Tuesday
Aug312010

Convertible Notes or Equity? Who Cares! The Debate Misses The Point

Over the last 24 hours I've read no less than 5 VC luminaries discuss the finer points of Convertible Notes versus  Convertible Preferred Equity.

Fred Wilson is here

Chris Dixon is here

Brad Burnham is here

Seth Levine is here

Mark Suster is here

My answer to the debate is:

WHO CARES!

The debate misses the essential points.

All of these articles rehash the finer points of the deal structures and the pros and cons of each - but to sum it up - convertible notes (particularly the ones with no caps) are for either unsophisticated investors or professional investors who are desperate to be in a specific seed stage deal. Otherwise, traditional preferred structures are the way to go - as they give you the equity rights you demand for taking equity risk and properly price the deal (why else is a fiduciary giving you money for - to abdicate this duty?)

Okay, so what is the real point behind all of these conversations?

The point is that the VC market has moved from having too much money chasing too few deals in the early to late stages - to having too much money chasing deals at the seed stage.

The outcome of this is that valuations are rising - and terms (thus the debate between convertibles and preferred) for professional investors are getting worse.

For a real VC, not an angel or super angel with $20M to invest, particularly a VC with a "name brand" this is a particularly dangerous position to be in. With enough $ chasing early stage deals - and convertible debt getting more popular, VC's will be forced into a choice of  putting money into structures that are not particularly favorable for them or trying to convince founders to change the structure to an equity position.

The great thing about being a "name brand" investor is that you can get in early, and then get a ride on the valuation as your involvement helps push up valuation to the next round. If the company is really doing well, there are still a host of late round investors who are willing to buy secondary shares - so you could end up in a position to sell a small minority of your shares and get all of your capital back - while continuing to keep all of the upside.

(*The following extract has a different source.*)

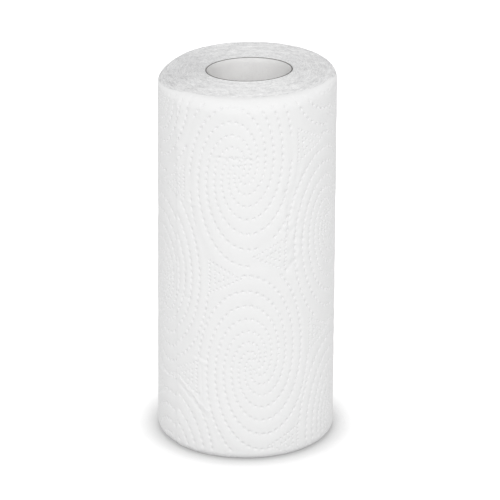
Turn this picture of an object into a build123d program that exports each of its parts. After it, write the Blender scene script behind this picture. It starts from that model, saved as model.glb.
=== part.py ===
from build123d import *
import os
from math import ceil, cos, degrees, floor, hypot, pi, radians, sin

# A roll of embossed kitchen towel that stands on its end. It is two pieces: the wound paper,
# which is one solid from its first turn to its loose end, and the card tube in its middle, which
# the pack has squashed to an oval. Millimetres, +Z up. The origin is under the roll's middle, on
# the surface it stands on, and -Y is the side with the loose end on its left.

os.makedirs("parts", exist_ok=True)

# The roll. Its rims are soft quarter circles, each made of a few narrow cone bands.
roll_height = 225.0
roll_radius = 52.0
top_shoulder = 6.0
base_shoulder = 4.5
shoulder_bands = 3

# The sheet: its turns run anticlockwise from the loose end, seen from above
sheet_thickness = 0.6
sheet_length = 225.0
tail_angle = 220.0

# The card tube, inside to inside, and how far its middle sits off the roll's
core_width = 49.2
core_depth = 38.0
core_wall = 0.7
core_shift = 1.1

# The line that shows between bundles of turns on both ends
turns_shown = 4
turn_line_width = 0.7
turn_line_depth = 0.8
turn_margin = 1.6
points_per_turn = 24

# The perforation that the next sheet tears along
slit_length = 6.5
slit_pitch = 10.0
slit_width = 0.5
slit_depth = 0.35

# The emboss: upright oval swirls, in columns that each stand lower than the one on the left.
# The first swirl's middle is given along the sheet from the roll's front, and up from its base.
first_swirl_along = 0.8
first_swirl_up = 62.0
column_step = 59.8
column_drop = 40.4
swirl_repeat = 121.0
swirl_slimness = 0.576

# A swirl's arms, as dashes pressed into the sheet, and how their rings grow apart
swirl_arms = 3
arm_start = 106.0
middle_reach = 1.5
ring_step = 11.6
ring_growth = 1.4
inner_ring = 0.3
outer_ring = 4.0
dashes_per_round = 8
dash_share = 0.66
dash_width = 2.1
dash_depth = 0.7
dash_lift = 0.4
keel_share = 0.6
dash_clearance = 2.5


def direction(angle):
    """The level unit vector at an angle in degrees from +X, anticlockwise."""
    return Vector(cos(radians(angle)), sin(radians(angle)), 0)


def shoulder_points(radius):
    """Points down a quarter circle: how far each is in from the side and from the end."""
    angles = [pi / 2 * band / shoulder_bands for band in range(shoulder_bands + 1)]
    return [(radius * (1 - sin(angle)), radius * (1 - cos(angle))) for angle in angles]


def turn_line(turns, side):
    """A point beside the line between turns, side being how far out from its middle.

    The line grows steadily from an oval round the tube to a circle inside the shoulder,
    while its centre moves from the tube's middle to the roll's.
    """
    grown = turns / turns_shown
    outer_end = roll_radius - top_shoulder - turn_margin
    inner_half_width = core_width / 2 + core_wall + turn_margin
    inner_half_depth = core_depth / 2 + core_wall + turn_margin
    half_width = inner_half_width + (outer_end - inner_half_width) * grown + side
    half_depth = inner_half_depth + (outer_end - inner_half_depth) * grown + side
    angle = radians(tail_angle) + 2 * pi * turns
    return (core_shift * (1 - grown) + half_width * cos(angle), half_depth * sin(angle))


def swirl_middles():
    """Every swirl's middle that can reach the sheet, as places along it and up the roll."""
    first_column = floor((-front_arc - first_swirl_along) / column_step)
    last_column = ceil((turn_length - front_arc - first_swirl_along) / column_step)
    middles = []
    for column in range(first_column, last_column + 1):
        height = (first_swirl_up - column_drop * column) % swirl_repeat - swirl_repeat
        while height < roll_height + swirl_repeat:
            middles.append((first_swirl_along + column_step * column, height))
            height += swirl_repeat
    return middles


def arm_point(middle, arm, ring):
    """A point on one arm of a swirl, ring being how many rings out it has come."""
    reach = middle_reach + ring_step * ring + ring_growth * ring**2
    angle = radians(arm_start) + 2 * pi * (ring - arm) / swirl_arms
    return (middle[0] + swirl_slimness * reach * cos(angle), middle[1] + reach * sin(angle))


def oval_distance(point, middle):
    """Distance from a swirl's middle, counted so that its ovals are all one distance out."""
    return hypot((point[0] - middle[0]) / swirl_slimness, point[1] - middle[1])


def has_room(start, end, middle, middles):
    """Whether a dash lies on the straight side, between the tears and in its own swirl."""
    low, high = sorted((start[1], end[1]))
    left, right = sorted((start[0], end[0]))
    on_side = base_shoulder + dash_clearance < low and high < roll_height - top_shoulder - dash_clearance
    before_tear = -front_arc + dash_clearance < left and right < tear_at - dash_clearance
    after_tear = tear_at + dash_clearance < left and right < turn_length - front_arc - dash_clearance
    if not on_side or not (before_tear or after_tear):
        return False
    others = [other for other in middles if other != middle]
    return all(
        oval_distance(point, middle) + dash_clearance < oval_distance(point, other)
        for point in (start, end)
        for other in others
    )


def dashes():
    """The two ends of every dash, in millimetres along the sheet from the front and up."""
    middles = swirl_middles()
    gap = swirl_arms / dashes_per_round
    steps = int((outer_ring - inner_ring) / gap)
    ends = []
    for middle in middles:
        for arm in range(swirl_arms):
            for step in range(steps):
                ring = inner_ring + gap * step
                start = arm_point(middle, arm, ring)
                end = arm_point(middle, arm, ring + gap * dash_share)
                if has_room(start, end, middle, middles):
                    ends.append((start, end))
    return ends


def dash_cutter(start, end):
    """A boat-shaped cutter whose keel lies under the sheet's surface from start to end."""
    run = (end[0] - start[0], end[1] - start[1])
    turned = degrees(((start[0] + end[0]) / 2 + front_arc) / roll_radius)
    outward = direction(tail_angle + turned)
    surface = roll_radius + centre_step / 2 - sheet_thickness * turned / 360
    seat = Plane(
        origin=outward * (surface - dash_depth) + Vector(0, 0, (start[1] + end[1]) / 2),
        x_dir=direction(tail_angle + turned + 90) * run[0] + Vector(0, 0, run[1]),
        z_dir=outward,
    )
    height = dash_depth + dash_lift
    keel = hypot(*run) * keel_share
    length = keel + (hypot(*run) - keel) * height / dash_depth
    width = dash_width * height / dash_depth
    boat = Wedge(
        length,
        height,
        width,
        (length - keel) / 2,
        width / 2,
        (length + keel) / 2,
        width / 2,
        rotation=(-90, 0, 0),
        align=(Align.CENTER, Align.MAX, Align.CENTER),
        mode=Mode.PRIVATE,
    )
    return seat.location * boat


# The outside is two half turns about centres that lie half a sheet apart, so that it is a
# spiral which meets itself in a step, one sheet deep, at the loose end
centre_step = sheet_thickness / 2
half_turns = [
    (roll_radius, tail_angle, direction(tail_angle) * centre_step / 2),
    (roll_radius - centre_step, tail_angle + 180, direction(tail_angle + 180) * centre_step / 2),
]

# Places along the sheet, from the middle of the roll's front
turn_length = 2 * pi * roll_radius
front_arc = roll_radius * radians(270 - tail_angle)
tear_at = sheet_length - front_arc

with BuildPart() as towel_roll:
    for radius, start, centre in half_turns:
        base_rim = [(radius - side, end) for side, end in shoulder_points(base_shoulder)]
        top_rim = [(radius - side, roll_height - end) for side, end in shoulder_points(top_shoulder)]
        upright = Plane(origin=centre, x_dir=direction(start), z_dir=direction(start - 90))
        with BuildSketch(upright):
            with BuildLine():
                Polyline((0, 0), *base_rim, *reversed(top_rim), (0, roll_height), close=True)
            make_face()
        revolve(axis=Axis(centre, (0, 0, 1)), revolution_arc=180)

    # The room for the tube
    with BuildSketch(Plane.XY):
        with Locations((core_shift, 0)):
            Ellipse(core_width / 2 + core_wall, core_depth / 2 + core_wall)
    extrude(amount=roll_height, mode=Mode.SUBTRACT)

    # The turns, as a spiral line sunk into each end
    steps = [i / points_per_turn for i in range(turns_shown * points_per_turn + 1)]
    outer_side = [turn_line(turns, turn_line_width / 2) for turns in steps]
    inner_side = [turn_line(turns, -turn_line_width / 2) for turns in reversed(steps)]
    for end_plane in (Plane.XY, Plane.XY.offset(roll_height - turn_line_depth)):
        with BuildSketch(end_plane):
            with BuildLine():
                Polyline(*outer_side, *inner_side, close=True)
            make_face()
        extrude(amount=turn_line_depth, mode=Mode.SUBTRACT)

    # The perforation, one sheet back from the loose end
    tear_angle = tail_angle + degrees(sheet_length / roll_radius)
    straight_side = roll_height - top_shoulder - base_shoulder
    slit_count = int(straight_side / slit_pitch)
    inward = Plane(
        origin=direction(tear_angle) * roll_radius + Vector(0, 0, base_shoulder + straight_side / 2),
        x_dir=(0, 0, 1),
        z_dir=direction(tear_angle),
    )
    with BuildSketch(inward):
        with GridLocations(slit_pitch, 0, slit_count, 1):
            Rectangle(slit_length, slit_width)
    extrude(amount=-(centre_step + slit_depth), mode=Mode.SUBTRACT)

    # The emboss
    cutters = [dash_cutter(start, end) for start, end in dashes()]
    add(cutters, mode=Mode.SUBTRACT)

towel_roll.part.label = "towel_roll"
export_step(towel_roll.part, "parts/towel_roll.step")

# The card tube, flush with both ends of the paper
with BuildPart() as core:
    with BuildSketch(Plane.XY):
        with Locations((core_shift, 0)):
            Ellipse(core_width / 2 + core_wall, core_depth / 2 + core_wall)
            Ellipse(core_width / 2, core_depth / 2, mode=Mode.SUBTRACT)
    extrude(amount=roll_height)

core.part.label = "core"
export_step(core.part, "parts/core.step")
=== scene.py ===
from math import cos, pi, radians, sin, sqrt

import bpy
import numpy as np
from mathutils import Matrix, Vector


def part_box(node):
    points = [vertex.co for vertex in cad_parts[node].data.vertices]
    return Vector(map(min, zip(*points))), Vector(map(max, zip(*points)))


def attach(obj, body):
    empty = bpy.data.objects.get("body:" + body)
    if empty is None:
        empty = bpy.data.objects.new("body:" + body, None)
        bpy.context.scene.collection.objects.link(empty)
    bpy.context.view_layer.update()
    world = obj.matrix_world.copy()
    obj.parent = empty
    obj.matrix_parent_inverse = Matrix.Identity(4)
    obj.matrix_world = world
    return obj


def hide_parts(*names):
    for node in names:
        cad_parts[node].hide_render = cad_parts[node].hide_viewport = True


# A roll of embossed kitchen towel, standing on its end. Shapes are worked out in millimetres,
# in the roll's own frame: +Z up, -Y towards the camera. MM turns them into metres.
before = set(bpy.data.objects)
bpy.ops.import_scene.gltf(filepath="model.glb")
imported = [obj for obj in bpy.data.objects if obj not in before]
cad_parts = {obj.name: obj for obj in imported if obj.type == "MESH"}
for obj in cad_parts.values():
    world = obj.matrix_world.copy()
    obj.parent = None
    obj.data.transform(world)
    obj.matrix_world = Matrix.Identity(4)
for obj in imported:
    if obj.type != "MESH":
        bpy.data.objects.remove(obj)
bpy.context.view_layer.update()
MM = 0.001

# The roll, read from the frame. Its loose edge stands at TAIL_ANGLE, anticlockwise from +X.
roll_low, roll_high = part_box("towel_roll")
core_low, core_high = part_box("core")
ROLL_HEIGHT = (roll_high.z - roll_low.z) / MM
SHEET = 0.6
ROLL_RADIUS = (roll_high.x - roll_low.x) / 2 / MM + SHEET / 2
BASE_SHOULDER = 4.5
TAIL_ANGLE = radians(220)
FRONT_ANGLE = radians(270)
TURN_LENGTH = 2 * pi * ROLL_RADIUS
FRONT_ARC = ROLL_RADIUS * (FRONT_ANGLE - TAIL_ANGLE)

# The card tube, read from the frame
CORE_WALL = 0.7
CORE_HALF_WIDTH = (core_high.x - core_low.x) / 2 / MM
CORE_HALF_DEPTH = (core_high.y - core_low.y) / 2 / MM
CORE_SHIFT = (core_high.x + core_low.x) / 2 / MM


def smoothstep(low, high, value):
    """0 below low, 1 above high, and a smooth cubic between them."""
    t = np.clip((value - low) / (high - low), 0, 1)
    return t * t * (3 - 2 * t)


def bell(value, width):
    """1 at zero, falling off smoothly over the width on both sides."""
    return np.exp(-(value / width) ** 2)


def waves(x, y, scale, count, seed):
    """Smooth random relief between about -1 and 1: a sum of plane waves in random directions.

    Their lengths lie between 0.6 and 1.6 times the scale.
    """
    draw = np.random.default_rng(seed)
    total = np.zeros(np.broadcast(x, y).shape)
    for _ in range(count):
        heading = draw.uniform(0, 2 * pi)
        wavelength = scale * draw.uniform(0.6, 1.6)
        phase = draw.uniform(0, 2 * pi)
        total += np.sin(2 * pi * (x * cos(heading) + y * sin(heading)) / wavelength + phase)
    return total / sqrt(count)


# The emboss: oval six-armed swirls of pressed dots on a skewed lattice, with small dotted
# triangles where three swirls meet. Positions are millimetres along the sheet and up the roll,
# with zero at the front of the roll. The columns lean, because the sheet was wound a little
# askew, and they stand closer together from the second one on.
SWIRL_COLUMNS = np.arange(-2, 8)
SWIRL_ROWS = np.arange(-4, 6)
FIRST_SWIRL = (0.8, 62.0)
COLUMN_STEP = 59.8
BACK_CLOSER = 8.6
COLUMN_DROP = -41.0
COLUMN_LEAN = -0.08
LEAN_LEVEL = 122.5
SWIRL_REPEAT = 121.0

# Handling has stretched the upper part of the sheet: sizes there and below, and the levels
# between which one goes over into the other
STRETCH_BELOW = 0.97
STRETCH_MORE = 0.07
STRETCH_LEVELS = (135.0, 175.0)

# A swirl's arms, counted in rings from its middle
SWIRL_ARMS = 6
SWIRL_RATIO = 0.576
ARM_START = radians(106)
ARM_REACH = (0.25, 8.5)
ARM_SAMPLES = 1500
RING_START = 1.5
RING_STEP = 5.8
RING_GROWTH = 0.35

# The dots of an arm. They grow from the first to the second of GROWN_RINGS, and stand further
# apart up to PITCH_RING.
DOT_PITCH = 2.6
PITCH_MORE = 1.7
PITCH_RING = 5.5
FIRST_DOT = 0.1
LOOK_AHEAD = 0.2
DOT_STAGGER = 0.15
GROWN_RINGS = (1.5, 6.0)
DOT_LENGTH = 1.3
LENGTH_MORE = 1.0
DOT_WIDTH = 1.25
WIDTH_MORE = 0.1
ARM_CLEARANCE = 1.5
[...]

If you agree to a convertible structure - particularly one without a cap - you are working against yourself. A "name brand" VC will push up the next rounds price - and thus they will own less of the company without a cap - and if they are going to have a cap - then they are setting the economics - so why not just go to equity anyway - it is what they are doing.

The flip side of the coin is not really examined either.

For founders, convertibles without a cap are fine - and Brad Burnham explains this in some detail - so I won't rehash it - but they too are missing the bigger picture in all of this debate.

When doing a seed financing, you partners are really all that matters - outside an obviously mispriced valuation (Chris Dixon makes this point well). So when founders demand convertible notes with or without caps because of legal fees or because they feel it is going to give them an extra 2% ownership in the company - it is a rookie mistake - shortsighted and ultimately potentially destructive.

You don't create value on a seed stage deal - but you can set up a situation that makes it more difficult to fund later.

There has been a ton written about the negative signaling effects of a "name" VC who doesn't follow on - but not much written about why this happens. Lost in this structuring debate is an important point for founders which is the following:

1. Pick your financial partners not by what price they are offering you or what structure they are proposing - but based on what they can do for you beyond handing you the check. 1 second after that wire has hit - their money is no different than anybody elses - and you are now stuck with them. Is that a situation you want?

2. Forgetting domain expertise or a VC's ability to get you in doors with partners or buyers - ask yourself whether your new partners are people who you are willing to spend a day a month with - and speak regularly to - and talk and e-mail even more frequently. Because you will.

Just an uninformed opinion, but if you are going to take money from a "name brand" VC - do it in a way that makes the greatest use of their brand name - so it in the form of a simple preferred doc - and get busy building value by executing on your plan. However, only take money from anyone, brand name or not, if you feel strongly that you have some personal chemistry with and who offers you more than a check.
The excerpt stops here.